I won't revisit the list - you can see my critiques of the health care "reform" here, the mortgage relief plan here, the financial regulation reform here and here.
The point is, like Michelle Rhee and so many of the other "reformers," Mr. Obama has decided only HE has the correct answers for the problems in public education and anybody not on board with his agenda needs to be either ignored or swept out of the way with a broom.
But like Michelle Rhee and Adrian Fenty found in D.C., sometimes voters will take a broom of their own to arrogant politicians who ignore the will of the people.
Of course Bloomberg, Broad and Gates will always be there to provide money and support to the Rhees and the Obamas, so as Masking Tape Michelle noted in her speech to the Waiting for Superman crowd, she'll be fine. And so will Obama.

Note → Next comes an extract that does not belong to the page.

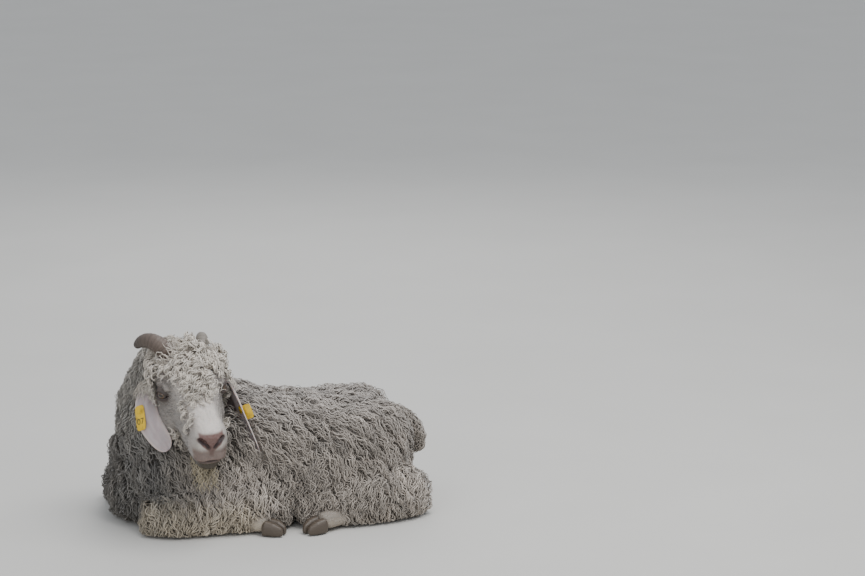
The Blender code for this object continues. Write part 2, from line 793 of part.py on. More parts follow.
def scattered(core, spacing_at, rng):
    """Points a clump's distance apart over the fleeced part of core, with their normals."""
    mesh = core.data
    mesh.calc_loop_triangles()
    corners = [tuple(mesh.vertices[i].co.copy() for i in tri.vertices) for tri in mesh.loop_triangles]
    totals = np.cumsum([(b - a).cross(c - a).length for a, b, c in corners])
    chosen = []
    taken = np.empty((0, 3))
    reach = np.empty(0)
    for _ in range(SAMPLES):
        k = int(np.searchsorted(totals, rng.uniform(0.0, float(totals[-1]))))
        a, b, c = corners[min(k, len(corners) - 1)]
        u, v = rng.random(), rng.random()
        if u + v > 1:
            u, v = 1 - u, 1 - v
        point = a + (b - a) * u + (c - a) * v
        spacing = spacing_at(point)
        if spacing == 0.0:
            continue
        if len(taken) and (np.linalg.norm(taken - np.array(point), axis=1) < (reach + spacing) / 2).any():
            continue
        taken = np.vstack([taken, np.array(point)])
        reach = np.append(reach, spacing)
        chosen.append((point, (b - a).cross(c - a).normalized(), spacing))
    return chosen


def body_spacing(point):
    """The distance between clumps on the body, or 0 where the head or the floor is in the way."""
    local = HEAD.inverted() @ point
    by_head = local.x > -0.085 and abs(local.y) < 0.085 and abs(local.z) < 0.10
    return 0.0 if by_head or point.z < 0.012 else BODY_SPACING


def head_spacing(point):
    """The distance between clumps on the head, or 0 where its coat is short."""
    local = HEAD.inverted() @ point
    f, out, u = local.x, abs(local.y), local.z
    topknot = u > 0.026 and f < 0.050 and (out < 0.042 or f < -0.034)
    behind = f < -0.044 and u > -0.085
    return HEAD_SPACING if f > -0.10 and (topknot or behind) else 0.0


def body_lie(point):
    """Down the flank, back towards the tail and a little outwards."""
    return Vector((0.45, 0.25 * math.copysign(1.0, point.y), -1.0))


def head_lie(point):
    """Over the forehead and down the cheeks."""
    across = (HEAD.inverted() @ point).y
    return HEAD.to_3x3() @ Vector((0.55, 9.0 * across, -0.6))


MATERIALS = {
    "mohair": ((0.60, 0.55, 0.46), 0.9),
    "face_hair": ((0.80, 0.76, 0.70), 0.8),
    "ear_skin": ((0.62, 0.48, 0.45), 0.7),
    "horn": ((0.36, 0.27, 0.21), 0.55),
    "hoof": ((0.14, 0.11, 0.09), 0.5),
    "eye": ((0.10, 0.06, 0.03), 0.15),
    "tag_plastic": ((0.85, 0.62, 0.04), 0.45),
}


def finish(obj, name, material):
    """The node's name and its own material."""
    colour, roughness = MATERIALS[material]
    obj.name = name
    obj.data.name = name
    obj.data.materials.clear()
    stuff = bpy.data.materials.new(name + "_" + material)
    stuff.use_nodes = True
    shader = stuff.node_tree.nodes["Principled BSDF"]
    shader.inputs["Base Color"].default_value = (*colour, 1.0)
    shader.inputs["Roughness"].default_value = roughness
    obj.data.materials.append(stuff)
    return obj


def separate_parts():
    """Name, material, the shapes and the shapes grown by the gap, of each part that is not fleece."""
    parts = []
    ears = {
        "left": (ear_frames(EAR_LEFT, 1, CUP_LEFT), TAG_LEFT, HORN_LEFT),
        "right": (ear_frames(EAR_RIGHT, -1, CUP_RIGHT), TAG_RIGHT, HORN_RIGHT),
    }
    for name, side in (("left", 1), ("right", -1)):
        frames, sizes, curl = ears[name]
        parts.append(("horn_" + name, "horn", [horn(curl, side)], [horn(curl, side, GAP)], HEAD))
        parts.append(("eye_" + name, "eye", [eyeball(side)], [], HEAD))
        parts.append(("ear_" + name, "ear_skin", [ear(frames)], [ear(frames, GAP)], HEAD))
        parts.append(("ear_tag_" + name, "tag_plastic", tag(frames, sizes), tag(frames, sizes, GAP), HEAD))
        for leg, cannon, reach in (("fore", FORE_CANNON, RIGHT_REACH), ("hind", HIND_CANNON, 0.0)):
            pairs = zip(("inner", "outer"), claws(cannon, side, reach), claws(cannon, side, reach, GAP))
            for place, shape, wider in pairs:
                parts.append((f"claw_{leg}_{name}_{place}", "hoof", [shape], [wider], None))
    parts.append(("tail", "mohair", tail(), tail(GAP), None))
    parts.append(("beard", "mohair", beard(), beard(GAP), HEAD))
    return parts


def fused(name, shapes, matrix=None):
    """One solid from overlapping closed shapes."""
    pieces = [solid(name, shape, matrix=matrix) for shape in shapes]
    if len(pieces) > 1:
        boolean(pieces[0], pieces[1:], "UNION")
    return largest_body(pieces[0])


def cut_away(obj, shapes, matrix):
    """obj less these shapes."""
    if shapes:
        boolean(obj, [solid("cut", shape, matrix=matrix) for shape in shapes], "DIFFERENCE")


def lower_legs():
    legs = []
    for cannon, reach in ((FORE_CANNON, RIGHT_REACH), (HIND_CANNON, 0.0)):
        legs.append(solid("cannon", loft(cannon, sides=10)))
        legs.append(solid("cannon", loft(mirrored(cannon, reach), sides=10)))
    return legs


def flesh(grow):
    """Trunk, neck and upper legs as one skin, thicker by grow."""
    shapes = [loft(TRUNK, grow=grow, power=2.1), loft(NECK, grow=grow * 0.9)]
    shapes.append(ellipsoid(BRISKET[0], [radius + grow for radius in BRISKET[1]]))
    for limb, reach in ((HAUNCH, 0.0), (SHANK, 0.0), (SHOULDER, 0.0), (UPPER_ARM, 0.0), (FOREARM, RIGHT_REACH)):
        shapes.append(loft(limb, grow=grow))
        shapes.append(loft(mirrored(limb, reach), grow=grow))
    return skinned(solid("flesh", *shapes), 0.010, 8, 2400)


# The nodes parted from the whole by planes, in this order: name, material and planes.
HEAD_BACK = HEAD @ Vector((-0.088, 0.0, 0.0))
PARTS_OF_WHOLE = [
    ("head", "face_hair", [
        (HEAD_BACK, HEAD.to_3x3() @ Vector((1, 0, 0))), ((0, -0.06, 0.235), (0, -0.41, 0.91)),
        ((-0.085, 0, 0), (-1, 0, 0)), ((-0.37, 0, 0), (1, 0, 0))]),
    ("neck", "mohair", [((-0.13, 0, 0.262), (-0.55, 0, 0.835))]),
    ("foreleg_left", "mohair", [((0, -0.105, 0), (0, -1, 0)), ((0.028, 0, 0), (-1, 0, 0)),
                                ((0, 0, 0.215), (0, 0, -1))]),
    ("foreleg_right", "mohair", [((0, 0.105, 0), (0, 1, 0)), ((0.028, 0, 0), (-1, 0, 0)),
                                 ((0, 0, 0.215), (0, 0, -1))]),
    ("hindleg_left", "mohair", [((0, -0.115, 0), (0, -1, 0)), ((0.028, 0, 0), (1, 0, 0)),
                                ((0, 0, 0.200), (0, 0, -1))]),
    ("hindleg_right", "mohair", [((0, 0.115, 0), (0, 1, 0)), ((0.028, 0, 0), (1, 0, 0)),
                                 ((0, 0, 0.200), (0, 0, -1))]),
    ("torso", "mohair", [((0, 0, 0), (0, 0, 1))]),
]


def main():
    for obj in list(bpy.data.objects):
        bpy.data.objects.remove(obj)
    rng = random.Random(SEED)
    whole = flesh(CORE_DEPTH)
    clumps = fleece(whole, body_spacing, body_lie, COAT_DEPTH - CORE_DEPTH, rng)
    boolean(whole, clumps + lower_legs(), "UNION")
    thinned(largest_body(whole), BODY_TRIANGLES)
    head = head_skin(HEAD_CORE)
    boolean(head, fleece(head, head_spacing, head_lie, HEAD_COAT - HEAD_CORE, rng), "UNION")
    boolean(whole, [thinned(largest_body(head), HEAD_TRIANGLES)], "UNION")
    above = ((0, 0, 0), (0, 0, 1))
    boolean(whole, [region("above_floor", [above])], "INTERSECT")
    nodes = []
    for name, material, shapes, wider, matrix in separate_parts():
        part = fused(name, shapes, matrix)
        if name.startswith("claw"):
            boolean(part, [region("above_floor", [above])], "INTERSECT")
        cut_away(whole, wider, matrix)
        if name.startswith("ear_tag"):
            cut_away(nodes[-1], wider, matrix)
        nodes.append(finish(part, name, material))
    for name, material, planes in PARTS_OF_WHOLE:
        node = part_off(whole, name, planes)
        if name == "head":
            face_details(node)
        nodes.append(finish(node, name, material))
    remove(whole)
    settle(nodes)


def settle(nodes):
    """All nodes brought to life size, with the bottom centre of their box at the origin."""
    for obj in nodes:
        obj.data.transform(Matrix.Scale(LIFE_SIZE, 4))
    points = np.array([corner.co[:] for obj in nodes for corner in obj.data.vertices])
    low, high = points.min(axis=0), points.max(axis=0)
    shift = Vector((-(low[0] + high[0]) / 2, -(low[1] + high[1]) / 2, -low[2]))
    for obj in nodes:
        obj.data.transform(Matrix.Translation(shift))


main()
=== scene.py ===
# %% [markdown]
# # An Angora goat at rest in full curly fleece
# The goat's solids come packed from CAD and stay where they are. This script dresses them: one
# smooth skin, a sculpted face, eyes, horns, ears and hooves, and a coat of mohair locks that are
# real meshes. Its measures are the ones that the solids were made from.

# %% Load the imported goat
import itertools
import math

import bmesh
import bpy
import numpy as np
from mathutils import Matrix, Vector, noise
from mathutils.bvhtree import BVHTree
from mathutils.kdtree import KDTree


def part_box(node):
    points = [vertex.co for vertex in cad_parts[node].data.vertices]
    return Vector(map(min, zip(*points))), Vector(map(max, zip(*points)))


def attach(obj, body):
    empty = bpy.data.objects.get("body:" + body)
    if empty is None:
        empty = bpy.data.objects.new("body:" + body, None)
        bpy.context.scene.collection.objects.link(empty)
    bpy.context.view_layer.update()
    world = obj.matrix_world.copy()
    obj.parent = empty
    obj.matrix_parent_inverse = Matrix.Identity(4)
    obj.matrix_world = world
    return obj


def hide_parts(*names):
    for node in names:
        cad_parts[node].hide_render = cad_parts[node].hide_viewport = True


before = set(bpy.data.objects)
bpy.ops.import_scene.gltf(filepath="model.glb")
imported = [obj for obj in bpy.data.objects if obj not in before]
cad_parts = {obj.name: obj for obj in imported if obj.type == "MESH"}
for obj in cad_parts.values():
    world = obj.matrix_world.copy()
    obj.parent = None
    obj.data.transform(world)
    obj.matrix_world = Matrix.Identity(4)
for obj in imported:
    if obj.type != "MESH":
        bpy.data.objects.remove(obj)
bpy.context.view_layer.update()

# %% [markdown]
# ## The goat's own measures
# The body is a few rows of stations: the centre of each cross-section, its half width and its half
# height. The goat faces -X and its left side is towards -Y. The same rows made the solids.

# %% Body stations
LIFE_SIZE = 0.93  # the measures below are scaled by this in the end
CORE_DEPTH, COAT_DEPTH = 0.020, 0.044  # how far the fleece's core and its outside lie out from the rows
TRUNK = [
    (0.305, 0.000, 0.120, 0.045, 0.060), (0.275, 0.000, 0.118, 0.088, 0.088),
    (0.215, 0.000, 0.118, 0.122, 0.106), (0.120, 0.000, 0.116, 0.140, 0.112),
    (0.010, 0.000, 0.118, 0.148, 0.120), (-0.085, 0.000, 0.128, 0.135, 0.136),
    (-0.165, -0.004, 0.130, 0.112, 0.132), (-0.225, -0.006, 0.125, 0.098, 0.110),
    (-0.270, -0.006, 0.118, 0.078, 0.084), (-0.292, -0.006, 0.114, 0.045, 0.050),
]
NECK = [
    (-0.150, 0.000, 0.130, 0.085, 0.090), (-0.200, 0.004, 0.200, 0.078, 0.088),
    (-0.212, -0.002, 0.262, 0.068, 0.076), (-0.206, -0.028, 0.312, 0.062, 0.068),
    (-0.196, -0.060, 0.346, 0.056, 0.062),
]
BRISKET = ((-0.240, 0.012, 0.070), (0.075, 0.105, 0.075))
HAUNCH = [
    (0.268, -0.050, 0.188, 0.028, 0.040), (0.242, -0.080, 0.160, 0.046, 0.070),
    (0.190, -0.110, 0.126, 0.053, 0.086), (0.130, -0.130, 0.096, 0.049, 0.070),
    (0.086, -0.138, 0.080, 0.032, 0.046),
]
SHANK = [
    (0.090, -0.140, 0.058, 0.034, 0.042), (0.190, -0.150, 0.050, 0.036, 0.040),
    (0.290, -0.128, 0.042, 0.030, 0.038), (0.322, -0.118, 0.040, 0.018, 0.024),
]
SHOULDER = [
    (-0.070, -0.056, 0.222, 0.022, 0.042), (-0.108, -0.080, 0.190, 0.034, 0.058),
    (-0.165, -0.098, 0.150, 0.041, 0.062), (-0.222, -0.100, 0.112, 0.040, 0.052),
    (-0.248, -0.096, 0.094, 0.025, 0.034),
]
UPPER_ARM = [
    (-0.235, -0.100, 0.106, 0.030, 0.040), (-0.180, -0.112, 0.096, 0.038, 0.050),
    (-0.100, -0.126, 0.080, 0.038, 0.048), (-0.030, -0.134, 0.062, 0.030, 0.040),
    (-0.004, -0.136, 0.056, 0.018, 0.024),
]
FOREARM = [
    (0.000, -0.138, 0.052, 0.026, 0.034), (-0.080, -0.148, 0.048, 0.034, 0.038),
    (-0.180, -0.148, 0.040, 0.029, 0.032), (-0.240, -0.142, 0.034, 0.028, 0.028),
    (-0.262, -0.138, 0.032, 0.016, 0.016),
]
RIGHT_REACH = -0.030
FORE_CANNON = [
    (-0.225, -0.122, 0.032, 0.020, 0.022), (-0.160, -0.142, 0.022, 0.015, 0.017),
    (-0.090, -0.172, 0.021, 0.014, 0.016), (-0.050, -0.196, 0.022, 0.019, 0.019),
    (-0.028, -0.212, 0.021, 0.017, 0.016),
]
HIND_CANNON = [
    (0.300, -0.130, 0.037, 0.022, 0.026), (0.240, -0.158, 0.023, 0.017, 0.018),
    (0.160, -0.192, 0.022, 0.015, 0.017), (0.115, -0.212, 0.023, 0.020, 0.020),
    (0.090, -0.224, 0.022, 0.018, 0.017),
]
CLAW_LENGTH, CLAW_WIDTH, CLAW_HEIGHT, CLEFT, CLAW_SUNK = 0.042, 0.0115, 0.0175, 0.0018, 0.0018
TAIL = [
    (0.285, 0.000, 0.196, 0.020, 0.018), (0.330, 0.002, 0.186, 0.019, 0.016),
    (0.362, 0.006, 0.150, 0.016, 0.014), (0.368, 0.010, 0.118, 0.010, 0.009),
]
TAIL_CORE = 0.004  # how far the tail's skin lies out from its rows
print("stations:", len(TRUNK), "in the trunk,", len(NECK), "in the neck")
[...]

But maybe, just maybe, as people are getting a gander at the manipulative nature of the ed deform propaganda coming out these days, seeing the arrogance and intractability of the ed deformers themselves, and noticing that so many of their claimed solutions - like charter schools and merit pay - do NOT work, they'll take Michelle Rhee's broom and many of the other odious emblems and policies of the deform movement and put them into the trash where they belong.